▸ **Dataset extract**
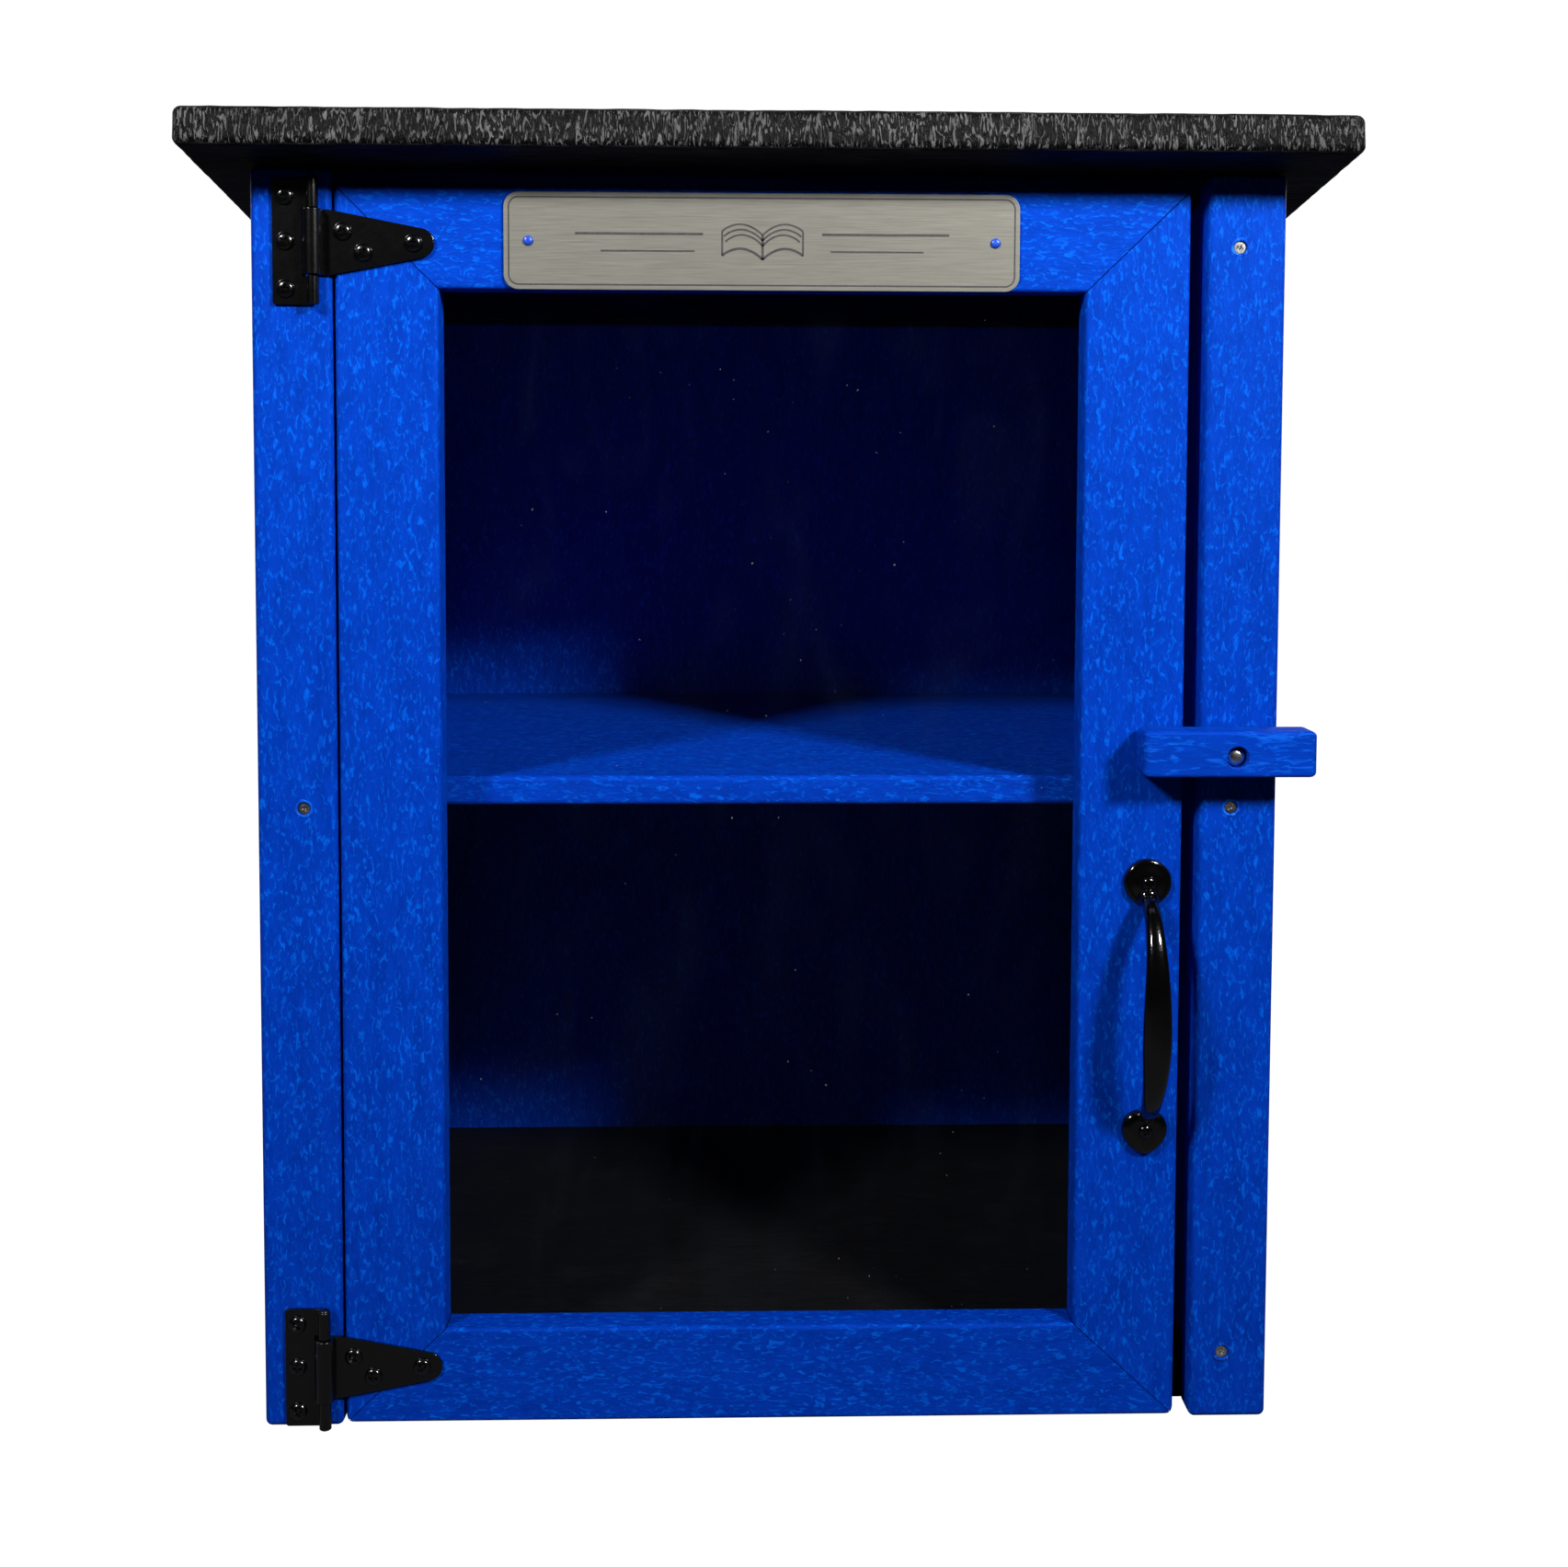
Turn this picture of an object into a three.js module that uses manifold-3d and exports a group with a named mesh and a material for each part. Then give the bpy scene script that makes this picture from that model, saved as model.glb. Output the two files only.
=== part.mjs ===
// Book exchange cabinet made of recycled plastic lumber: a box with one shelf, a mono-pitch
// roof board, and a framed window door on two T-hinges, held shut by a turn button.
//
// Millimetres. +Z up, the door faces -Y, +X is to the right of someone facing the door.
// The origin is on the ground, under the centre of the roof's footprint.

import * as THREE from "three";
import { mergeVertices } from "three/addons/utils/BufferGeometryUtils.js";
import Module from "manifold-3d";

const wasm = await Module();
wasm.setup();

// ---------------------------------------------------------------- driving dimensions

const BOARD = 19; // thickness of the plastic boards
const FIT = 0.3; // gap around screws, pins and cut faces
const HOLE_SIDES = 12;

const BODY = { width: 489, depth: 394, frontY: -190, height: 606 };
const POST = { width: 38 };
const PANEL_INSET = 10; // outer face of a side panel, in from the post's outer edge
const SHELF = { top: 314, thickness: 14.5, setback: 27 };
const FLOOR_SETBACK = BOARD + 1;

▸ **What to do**
Quote the data above in full, changing nothing.

▸ **Complete response**
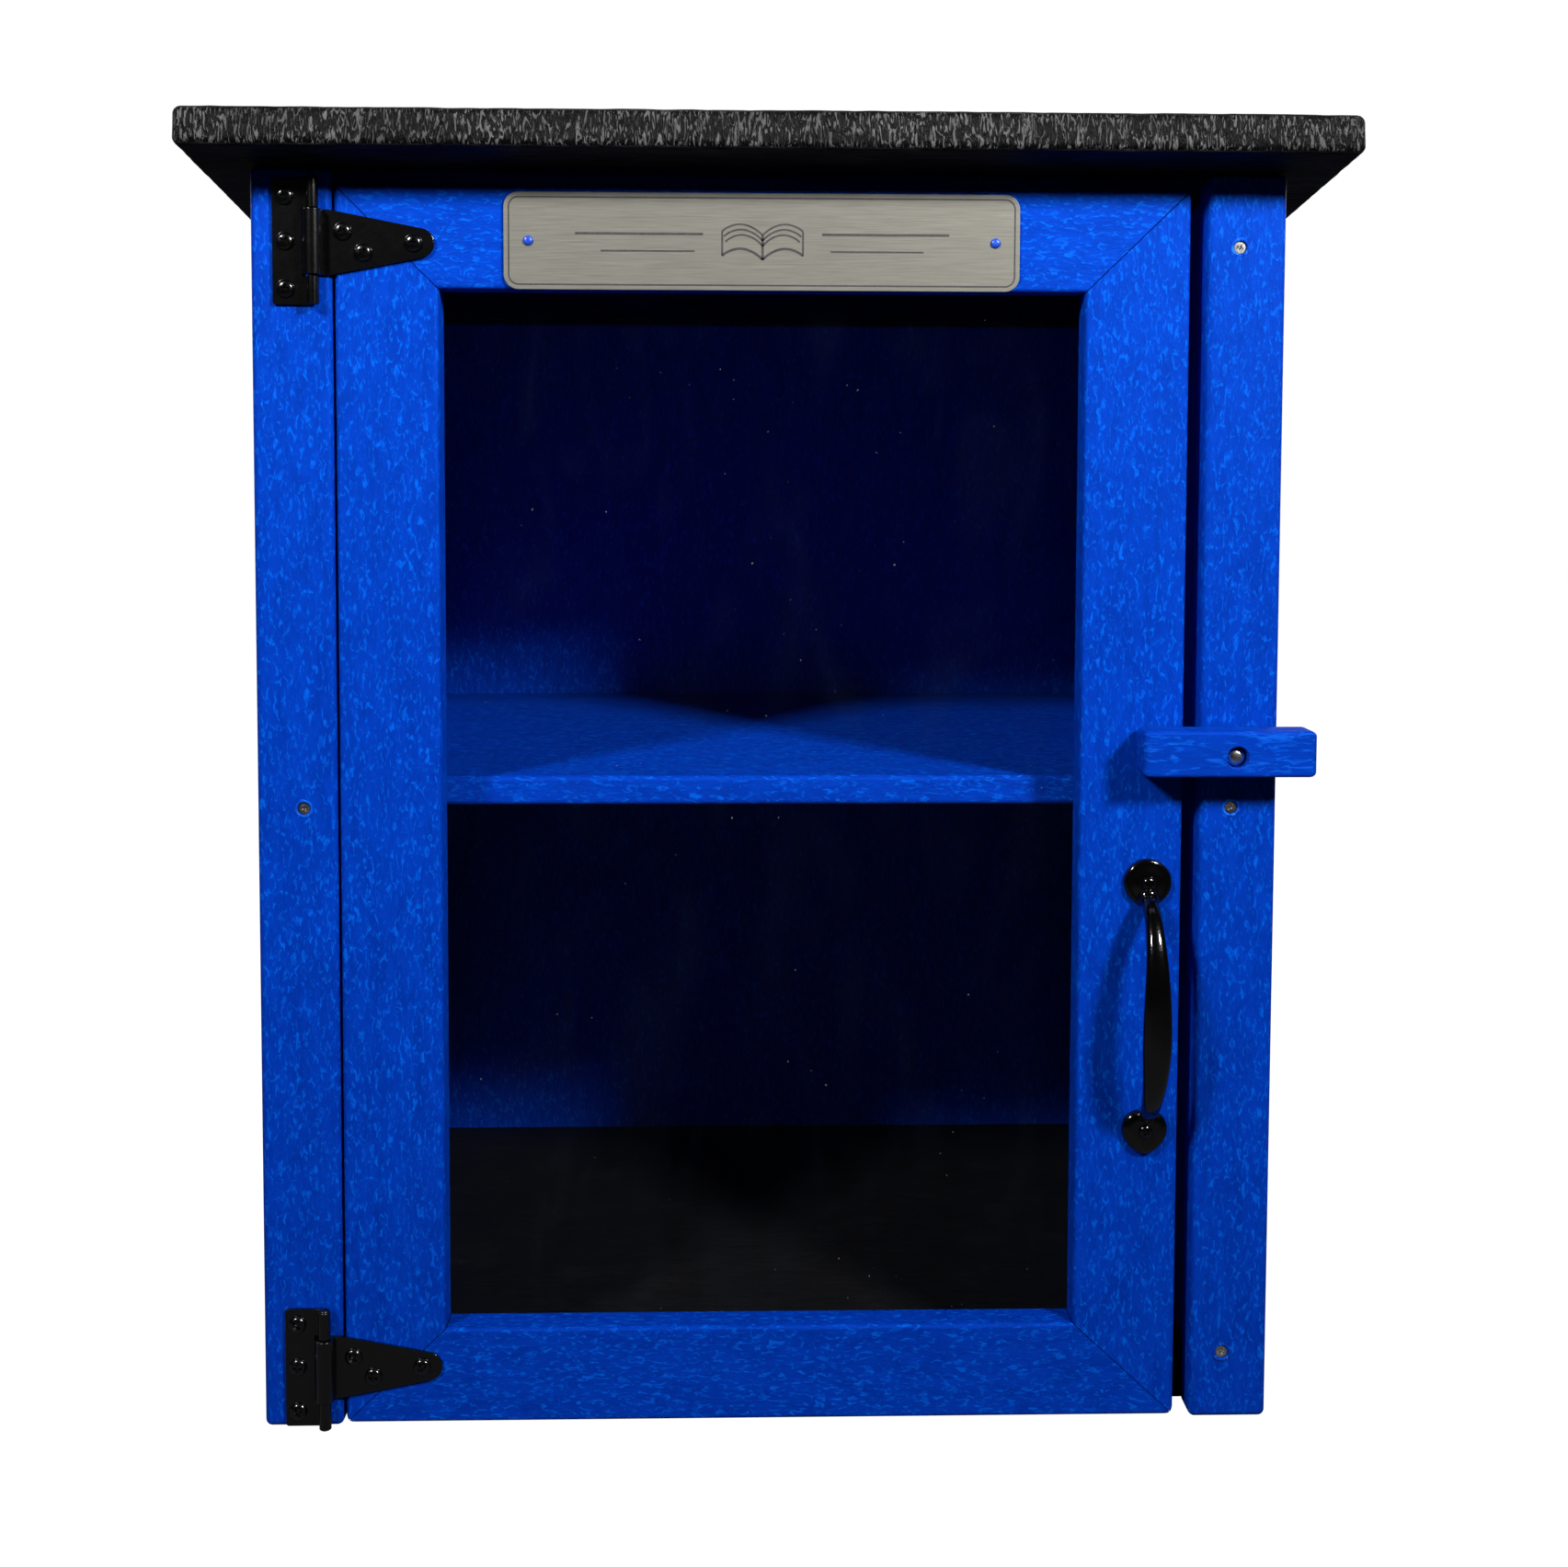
Turn this picture of an object into a three.js module that uses manifold-3d and exports a group with a named mesh and a material for each part. Then give the bpy scene script that makes this picture from that model, saved as model.glb. Output the two files only.
=== part.mjs ===
// Book exchange cabinet made of recycled plastic lumber: a box with one shelf, a mono-pitch
// roof board, and a framed window door on two T-hinges, held shut by a turn button.
//
// Millimetres. +Z up, the door faces -Y, +X is to the right of someone facing the door.
// The origin is on the ground, under the centre of the roof's footprint.

import * as THREE from "three";
import { mergeVertices } from "three/addons/utils/BufferGeometryUtils.js";
import Module from "manifold-3d";

const wasm = await Module();
wasm.setup();

// ---------------------------------------------------------------- driving dimensions

const BOARD = 19; // thickness of the plastic boards
const FIT = 0.3; // gap around screws, pins and cut faces
const HOLE_SIDES = 12;

const BODY = { width: 489, depth: 394, frontY: -190, height: 606 };
const POST = { width: 38 };
const PANEL_INSET = 10; // outer face of a side panel, in from the post's outer edge
const SHELF = { top: 314, thickness: 14.5, setback: 27 };
const FLOOR_SETBACK = BOARD + 1;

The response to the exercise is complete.